## TASK DIRECTIONS
Each entry below is to be printed verbatim.

-- BEGIN STORED DATA --

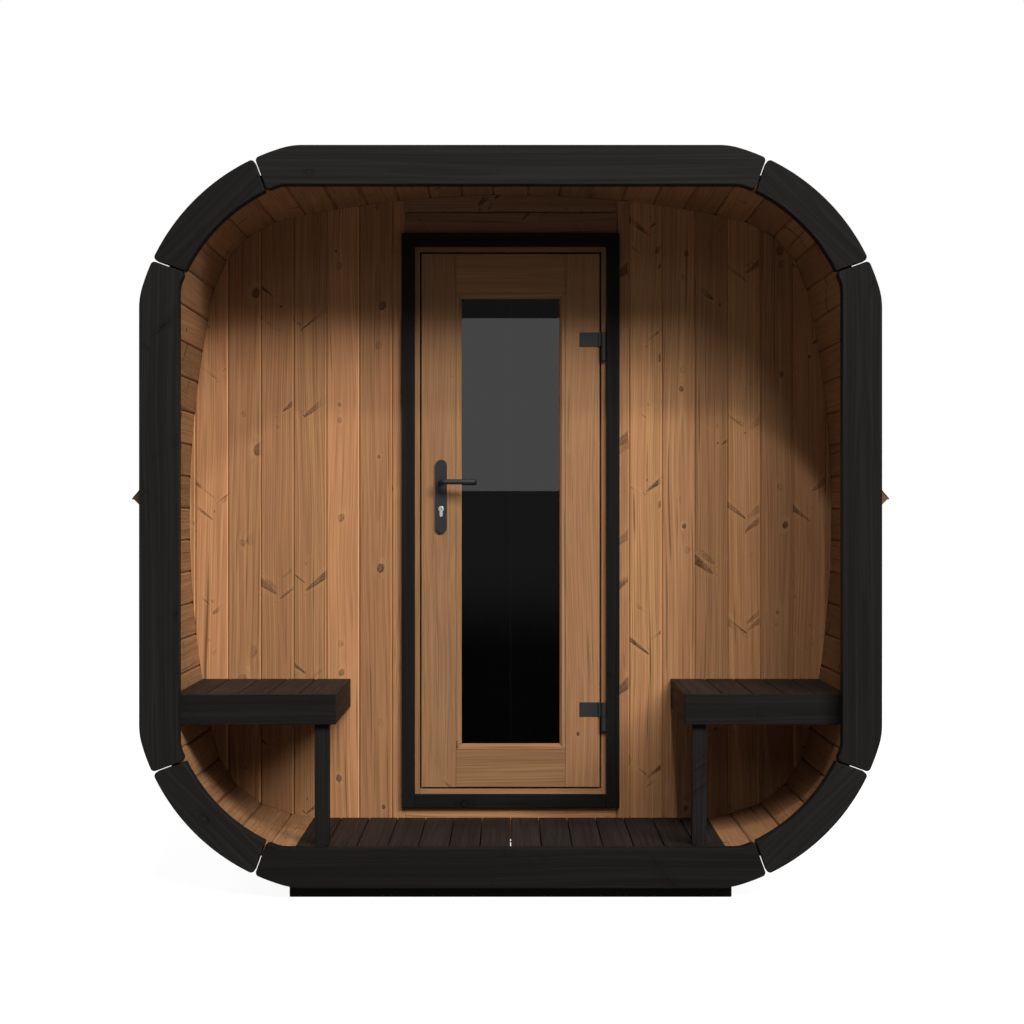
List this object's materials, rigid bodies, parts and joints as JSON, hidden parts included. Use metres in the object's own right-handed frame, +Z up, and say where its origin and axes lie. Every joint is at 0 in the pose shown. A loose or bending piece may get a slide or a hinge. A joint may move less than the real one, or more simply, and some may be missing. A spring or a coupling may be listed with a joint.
{
  "type": "outdoor sauna cabin",
  "caption": "Bulged square timber sauna cabin with dark end rings, a covered porch with side benches and a glazed hinged door.",
  "frame": {"origin": "on the ground under the middle of the cabin, midway between the two end rings", "axes": "+Z up, -Y out of the front (porch) side, +X to the right seen from the front"},
  "size_m": [2.1158, 2.2, 2.094],
  "materials": {
    "black_stain": "black wood stain, satin",
    "shell_wood": "heat-treated softwood, oiled",
    "wall_wood": "heat-treated softwood, oiled",
    "door_wood": "heat-treated softwood, oiled",
    "deck_stain": "dark brown wood stain, matt",
    "roof_rubber": "matt black roofing membrane",
    "band_steel": "brushed",
    "black_metal": "matt black powder coat",
    "nickel": "satin nickel",
    "tinted_glass": "dark tinted toughened glass"
  },
  "bodies": {
    "cabin": {"skids": "black_stain", "staves_floor": "shell_wood", "staves_right": "shell_wood", "staves_roof": "shell_wood", "staves_left": "shell_wood", "staves_corners": "shell_wood", "shell_bands": "band_steel", "roof_membrane": "roof_rubber", "drip_battens": "shell_wood", "front_ring_top": "black_stain", "front_ring_bottom": "black_stain", "front_ring_left": "black_stain", "front_ring_right": "black_stain", "front_ring_corners": "black_stain", "rear_ring_sides": "black_stain", "rear_ring_corners": "black_stain", "front_wall_left": "wall_wood", "front_wall_right": "wall_wood", "front_wall_header": "wall_wood", "front_wall_sill": "wall_wood", "back_wall": "wall_wood", "door_frame": "door_wood", "door_trim": "black_stain", "hinge_frame_halves": "black_metal", "porch_deck": "deck_stain", "cabin_floor": "wall_wood", "floor_joists": "shell_wood", "bench_left_slats": "deck_stain", "bench_left_frame": "black_stain", "bench_right_slats": "deck_stain", "bench_right_frame": "black_stain", "bench_legs": "black_stain"},
    "door": {"door_stile_left": "door_wood", "door_stile_right": "door_wood", "door_rail_top": "door_wood", "door_rail_bottom": "door_wood", "door_glass": "tinted_glass", "glazing_beads_outside": "door_wood", "glazing_beads_inside": "door_wood", "hinge_leaf_halves": "black_metal", "lock_plate_outside": "black_metal", "lock_plate_inside": "black_metal", "lock_cylinder": "nickel"},
    "handle": {"lever_outside": "black_metal", "lever_inside": "black_metal"}
  },
  "joints": [
    {"name": "door_hinge", "type": "hinge", "parent": "cabin", "child": "door", "pos_m": [0.284, -0.511, 0.45], "axis": [0, 0, 1], "range_deg": [0, 105]},
    {"name": "lever_turn", "type": "hinge", "parent": "door", "child": "handle", "pos_m": [-0.2125, -0.5, 1.1675], "axis": [0, 1, 0], "range_deg": [0, 45], "stiffness_Nm_per_rad": 1.5, "springref_deg": -20.05}
  ]
}
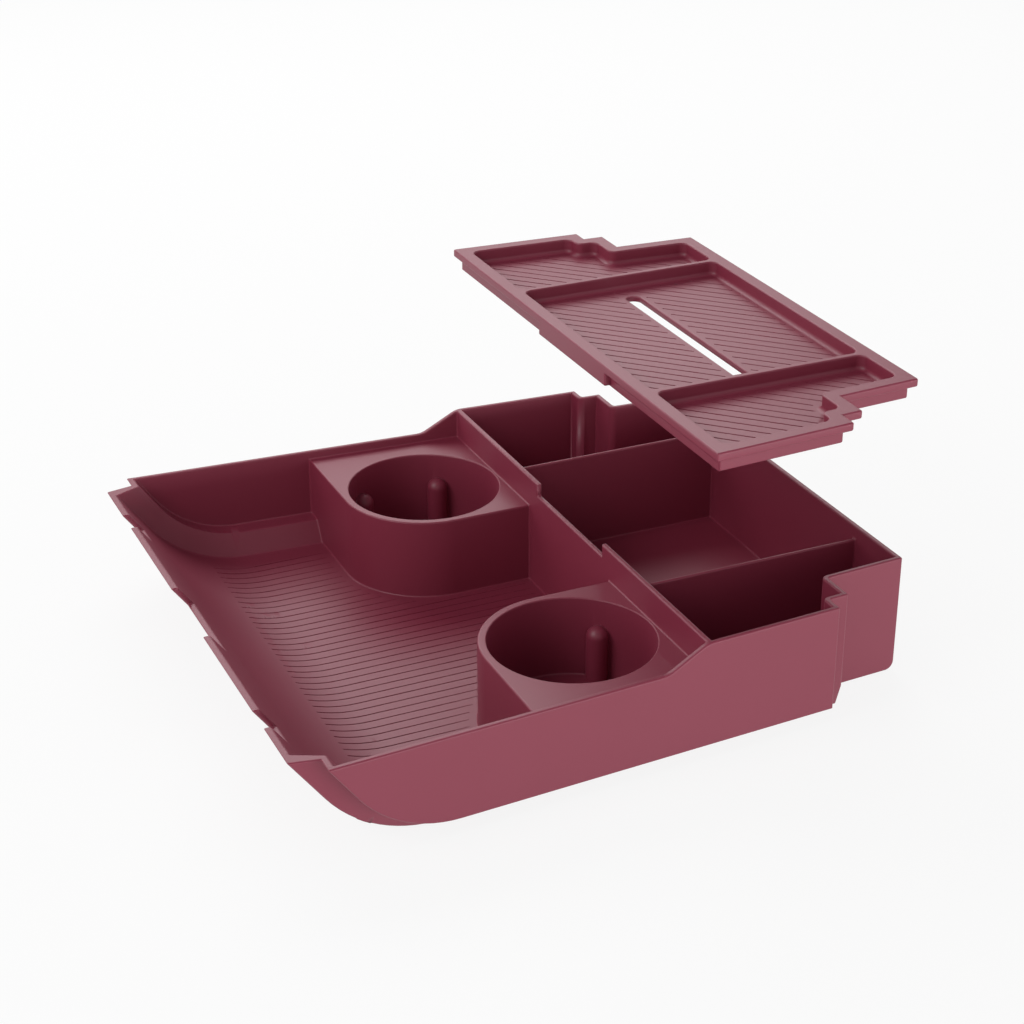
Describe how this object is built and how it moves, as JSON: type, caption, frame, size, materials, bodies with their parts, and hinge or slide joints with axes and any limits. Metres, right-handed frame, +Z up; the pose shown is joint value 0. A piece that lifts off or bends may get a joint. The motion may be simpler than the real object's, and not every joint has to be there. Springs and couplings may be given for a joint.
{
  "type": "center console organizer tray",
  "caption": "Open console tray with a scooped front bin, round cup wells and rear compartments, and a shallow pocketed upper tray lifted above them.",
  "frame": {"origin": "middle of the tray's length and width, on the plane of its underside", "axes": "+X from the scooped front lip to the rear wall, +Y to the far side, +Z up out of the tray"},
  "size_m": [0.35, 0.3352, 0.167],
  "materials": {
    "tray": "matte moulded, wine red"
  },
  "bodies": {
    "root": {"base_tray": "tray", "upper_tray": "tray"}
  },
  "joints": []
}
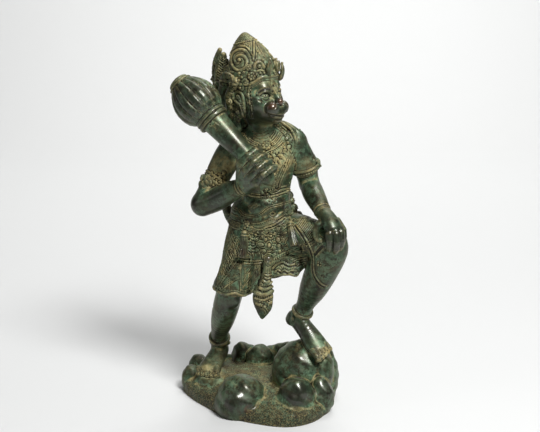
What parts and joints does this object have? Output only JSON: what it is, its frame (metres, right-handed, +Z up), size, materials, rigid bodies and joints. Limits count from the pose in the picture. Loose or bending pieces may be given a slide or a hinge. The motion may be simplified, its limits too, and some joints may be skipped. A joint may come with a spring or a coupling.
{
  "type": "cast bronze monkey warrior figurine",
  "caption": "Standing monkey warrior with a crown and a ribbed mace over the shoulder, one foot raised on a boulder, cast with its rocky plinth.",
  "frame": {"origin": "on the flat underside of the mound, straight below the axis of the body", "axes": "+Z up through the figure, -Y the way its chest faces, +X to the figure's left"},
  "size_m": [0.1859, 0.1618, 0.4002],
  "materials": {
    "bronze": "dark brown bronze under a mottled green patina, dusty ochre in the hollows and polished on the high spots"
  },
  "bodies": {
    "root": {"hanuman_figure": "bronze"}
  },
  "joints": []
}
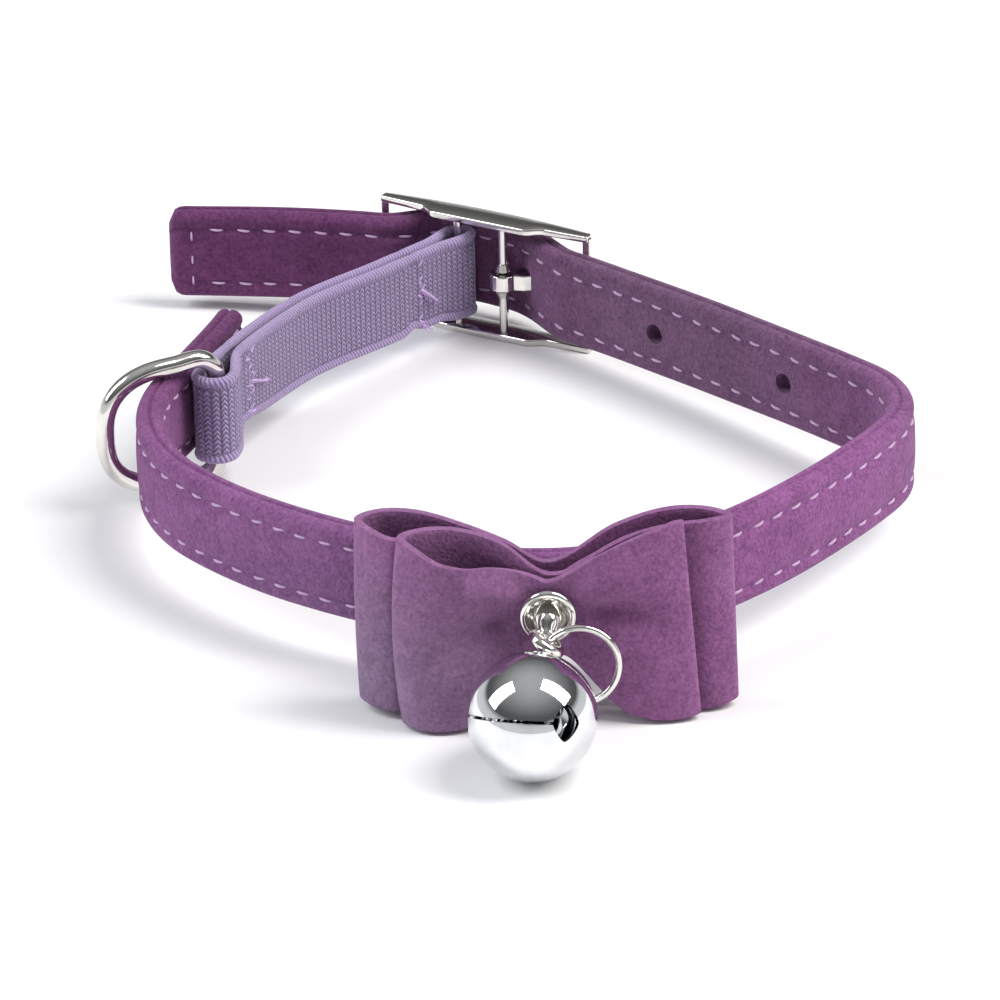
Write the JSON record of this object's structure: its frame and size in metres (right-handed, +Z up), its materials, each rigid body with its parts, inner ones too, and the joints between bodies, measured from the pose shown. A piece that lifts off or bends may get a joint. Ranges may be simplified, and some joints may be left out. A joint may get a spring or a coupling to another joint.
{
  "type": "pet bow tie collar",
  "caption": "Padded suede pet collar standing on its edge, fastened in an arched buckle, with a double bow, a jingle bell on a jump ring, a D-ring and an elastic safety loop.",
  "frame": {"origin": "middle of the footprint, on the floor that the collar stands on", "axes": "+Z up, across the strap's width; -Y towards the bow at the front, +Y towards the buckle; +X to the bow's right as seen from the front"},
  "size_m": [0.0846, 0.1162, 0.0209],
  "materials": {
    "suede": "matt purple suede, padded, with two rows of stitches",
    "bow_suede": "matt purple suede, soft nap",
    "webbing": "lilac knitted elastic with corded edges",
    "nickel": "polished nickel plate",
    "bell_chrome": "mirror chrome plate",
    "steel": "plain steel"
  },
  "bodies": {
    "collar": {"strap": "suede", "elastic": "webbing", "buckle_frame": "nickel", "buckle_prong": "nickel", "bow_back": "bow_suede", "bow_front": "bow_suede", "rivet_disc": "nickel", "rivet_post": "nickel", "rivet_cap": "nickel", "jump_ring": "nickel", "bell": "bell_chrome", "bell_pellet": "steel"},
    "d_ring": {"d_ring": "nickel"}
  },
  "joints": [
    {"name": "d_ring_swing", "type": "hinge", "parent": "collar", "child": "d_ring", "pos_m": [-0.0298, 0.01216, 0.00849], "axis": [0, 0, 1], "range_deg": [-88, 8]}
  ]
}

-- END STORED DATA --

## FINISHED ANSWER
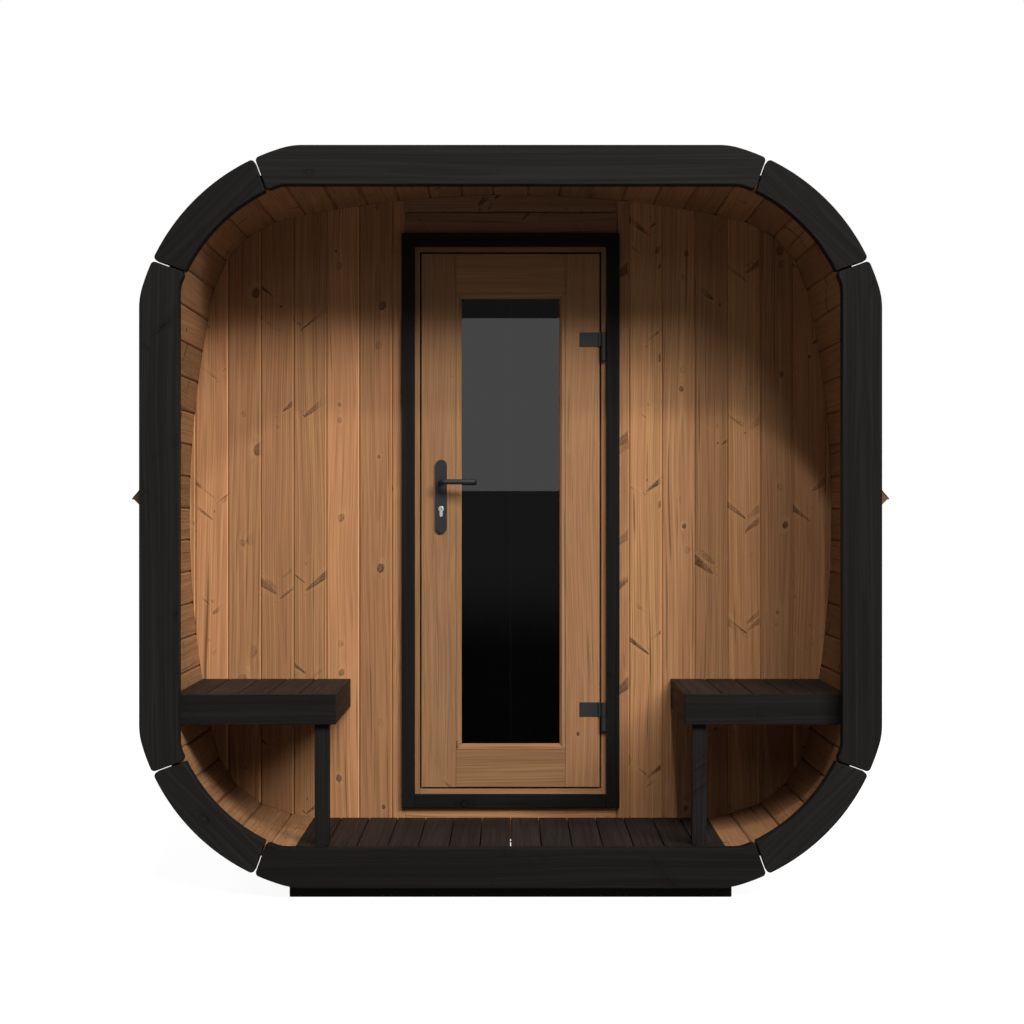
List this object's materials, rigid bodies, parts and joints as JSON, hidden parts included. Use metres in the object's own right-handed frame, +Z up, and say where its origin and axes lie. Every joint is at 0 in the pose shown. A loose or bending piece may get a slide or a hinge. A joint may move less than the real one, or more simply, and some may be missing. A spring or a coupling may be listed with a joint.
{
  "type": "outdoor sauna cabin",
  "caption": "Bulged square timber sauna cabin with dark end rings, a covered porch with side benches and a glazed hinged door.",
  "frame": {"origin": "on the ground under the middle of the cabin, midway between the two end rings", "axes": "+Z up, -Y out of the front (porch) side, +X to the right seen from the front"},
  "size_m": [2.1158, 2.2, 2.094],
  "materials": {
    "black_stain": "black wood stain, satin",
    "shell_wood": "heat-treated softwood, oiled",
    "wall_wood": "heat-treated softwood, oiled",
    "door_wood": "heat-treated softwood, oiled",
    "deck_stain": "dark brown wood stain, matt",
    "roof_rubber": "matt black roofing membrane",
    "band_steel": "brushed",
    "black_metal": "matt black powder coat",
    "nickel": "satin nickel",
    "tinted_glass": "dark tinted toughened glass"
  },
  "bodies": {
    "cabin": {"skids": "black_stain", "staves_floor": "shell_wood", "staves_right": "shell_wood", "staves_roof": "shell_wood", "staves_left": "shell_wood", "staves_corners": "shell_wood", "shell_bands": "band_steel", "roof_membrane": "roof_rubber", "drip_battens": "shell_wood", "front_ring_top": "black_stain", "front_ring_bottom": "black_stain", "front_ring_left": "black_stain", "front_ring_right": "black_stain", "front_ring_corners": "black_stain", "rear_ring_sides": "black_stain", "rear_ring_corners": "black_stain", "front_wall_left": "wall_wood", "front_wall_right": "wall_wood", "front_wall_header": "wall_wood", "front_wall_sill": "wall_wood", "back_wall": "wall_wood", "door_frame": "door_wood", "door_trim": "black_stain", "hinge_frame_halves": "black_metal", "porch_deck": "deck_stain", "cabin_floor": "wall_wood", "floor_joists": "shell_wood", "bench_left_slats": "deck_stain", "bench_left_frame": "black_stain", "bench_right_slats": "deck_stain", "bench_right_frame": "black_stain", "bench_legs": "black_stain"},
    "door": {"door_stile_left": "door_wood", "door_stile_right": "door_wood", "door_rail_top": "door_wood", "door_rail_bottom": "door_wood", "door_glass": "tinted_glass", "glazing_beads_outside": "door_wood", "glazing_beads_inside": "door_wood", "hinge_leaf_halves": "black_metal", "lock_plate_outside": "black_metal", "lock_plate_inside": "black_metal", "lock_cylinder": "nickel"},
    "handle": {"lever_outside": "black_metal", "lever_inside": "black_metal"}
  },
  "joints": [
    {"name": "door_hinge", "type": "hinge", "parent": "cabin", "child": "door", "pos_m": [0.284, -0.511, 0.45], "axis": [0, 0, 1], "range_deg": [0, 105]},
    {"name": "lever_turn", "type": "hinge", "parent": "door", "child": "handle", "pos_m": [-0.2125, -0.5, 1.1675], "axis": [0, 1, 0], "range_deg": [0, 45], "stiffness_Nm_per_rad": 1.5, "springref_deg": -20.05}
  ]
}
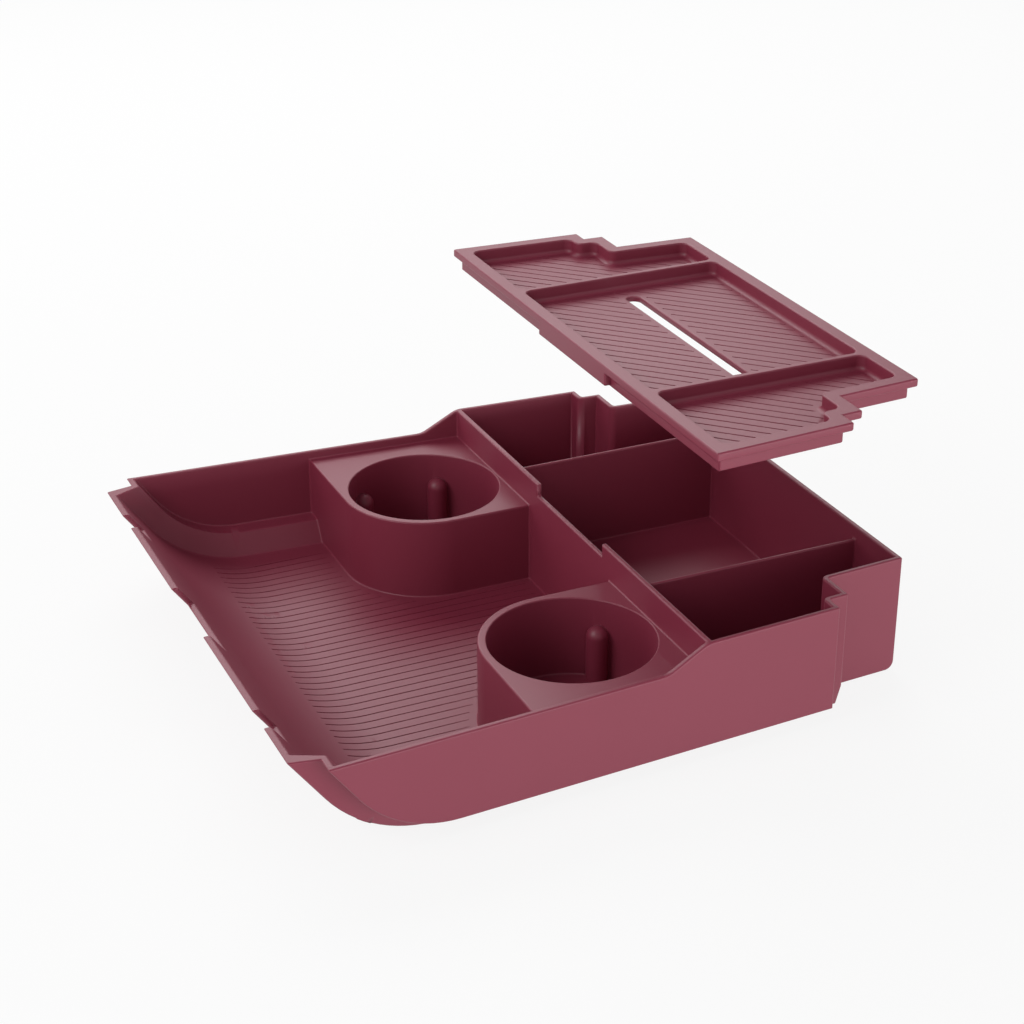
Describe how this object is built and how it moves, as JSON: type, caption, frame, size, materials, bodies with their parts, and hinge or slide joints with axes and any limits. Metres, right-handed frame, +Z up; the pose shown is joint value 0. A piece that lifts off or bends may get a joint. The motion may be simpler than the real object's, and not every joint has to be there. Springs and couplings may be given for a joint.
{
  "type": "center console organizer tray",
  "caption": "Open console tray with a scooped front bin, round cup wells and rear compartments, and a shallow pocketed upper tray lifted above them.",
  "frame": {"origin": "middle of the tray's length and width, on the plane of its underside", "axes": "+X from the scooped front lip to the rear wall, +Y to the far side, +Z up out of the tray"},
  "size_m": [0.35, 0.3352, 0.167],
  "materials": {
    "tray": "matte moulded, wine red"
  },
  "bodies": {
    "root": {"base_tray": "tray", "upper_tray": "tray"}
  },
  "joints": []
}
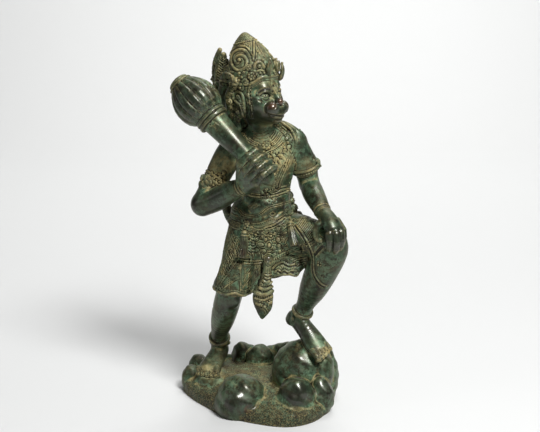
What parts and joints does this object have? Output only JSON: what it is, its frame (metres, right-handed, +Z up), size, materials, rigid bodies and joints. Limits count from the pose in the picture. Loose or bending pieces may be given a slide or a hinge. The motion may be simplified, its limits too, and some joints may be skipped. A joint may come with a spring or a coupling.
{
  "type": "cast bronze monkey warrior figurine",
  "caption": "Standing monkey warrior with a crown and a ribbed mace over the shoulder, one foot raised on a boulder, cast with its rocky plinth.",
  "frame": {"origin": "on the flat underside of the mound, straight below the axis of the body", "axes": "+Z up through the figure, -Y the way its chest faces, +X to the figure's left"},
  "size_m": [0.1859, 0.1618, 0.4002],
  "materials": {
    "bronze": "dark brown bronze under a mottled green patina, dusty ochre in the hollows and polished on the high spots"
  },
  "bodies": {
    "root": {"hanuman_figure": "bronze"}
  },
  "joints": []
}
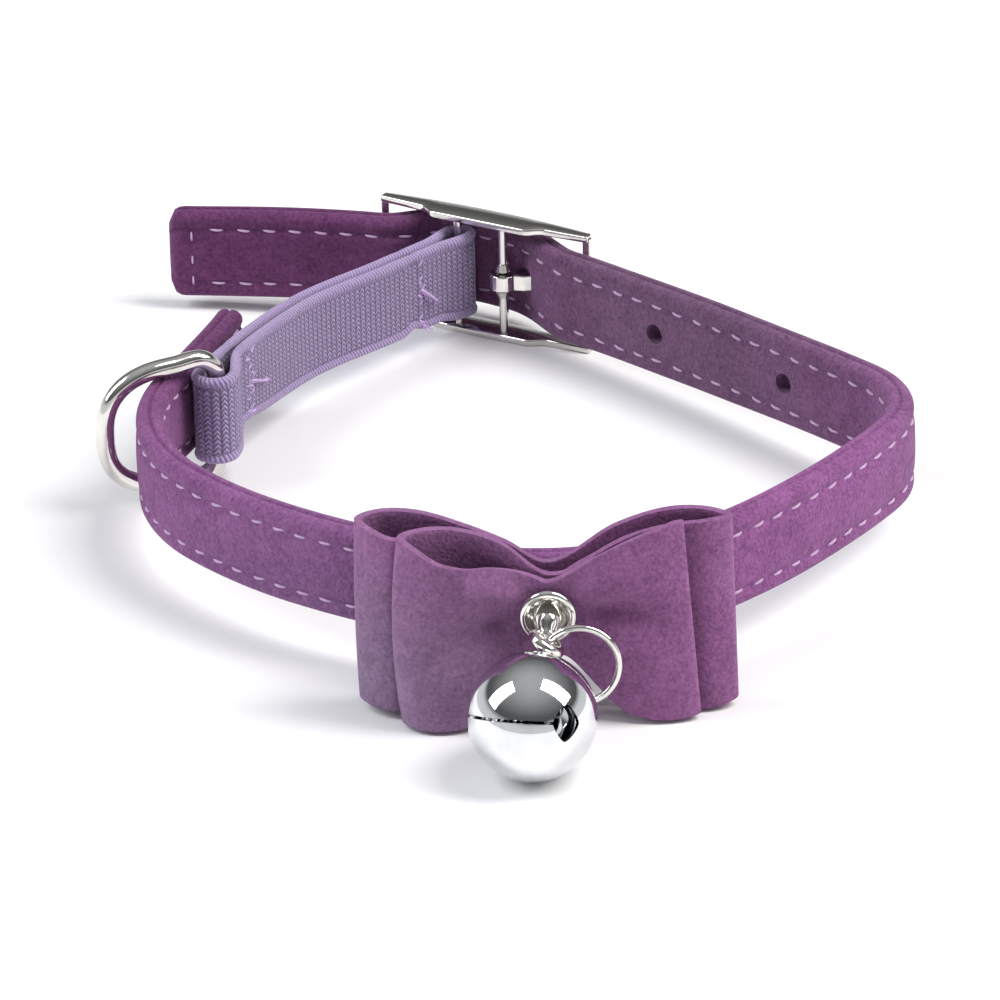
Write the JSON record of this object's structure: its frame and size in metres (right-handed, +Z up), its materials, each rigid body with its parts, inner ones too, and the joints between bodies, measured from the pose shown. A piece that lifts off or bends may get a joint. Ranges may be simplified, and some joints may be left out. A joint may get a spring or a coupling to another joint.
{
  "type": "pet bow tie collar",
  "caption": "Padded suede pet collar standing on its edge, fastened in an arched buckle, with a double bow, a jingle bell on a jump ring, a D-ring and an elastic safety loop.",
  "frame": {"origin": "middle of the footprint, on the floor that the collar stands on", "axes": "+Z up, across the strap's width; -Y towards the bow at the front, +Y towards the buckle; +X to the bow's right as seen from the front"},
  "size_m": [0.0846, 0.1162, 0.0209],
  "materials": {
    "suede": "matt purple suede, padded, with two rows of stitches",
    "bow_suede": "matt purple suede, soft nap",
    "webbing": "lilac knitted elastic with corded edges",
    "nickel": "polished nickel plate",
    "bell_chrome": "mirror chrome plate",
    "steel": "plain steel"
  },
  "bodies": {
    "collar": {"strap": "suede", "elastic": "webbing", "buckle_frame": "nickel", "buckle_prong": "nickel", "bow_back": "bow_suede", "bow_front": "bow_suede", "rivet_disc": "nickel", "rivet_post": "nickel", "rivet_cap": "nickel", "jump_ring": "nickel", "bell": "bell_chrome", "bell_pellet": "steel"},
    "d_ring": {"d_ring": "nickel"}
  },
  "joints": [
    {"name": "d_ring_swing", "type": "hinge", "parent": "collar", "child": "d_ring", "pos_m": [-0.0298, 0.01216, 0.00849], "axis": [0, 0, 1], "range_deg": [-88, 8]}
  ]
}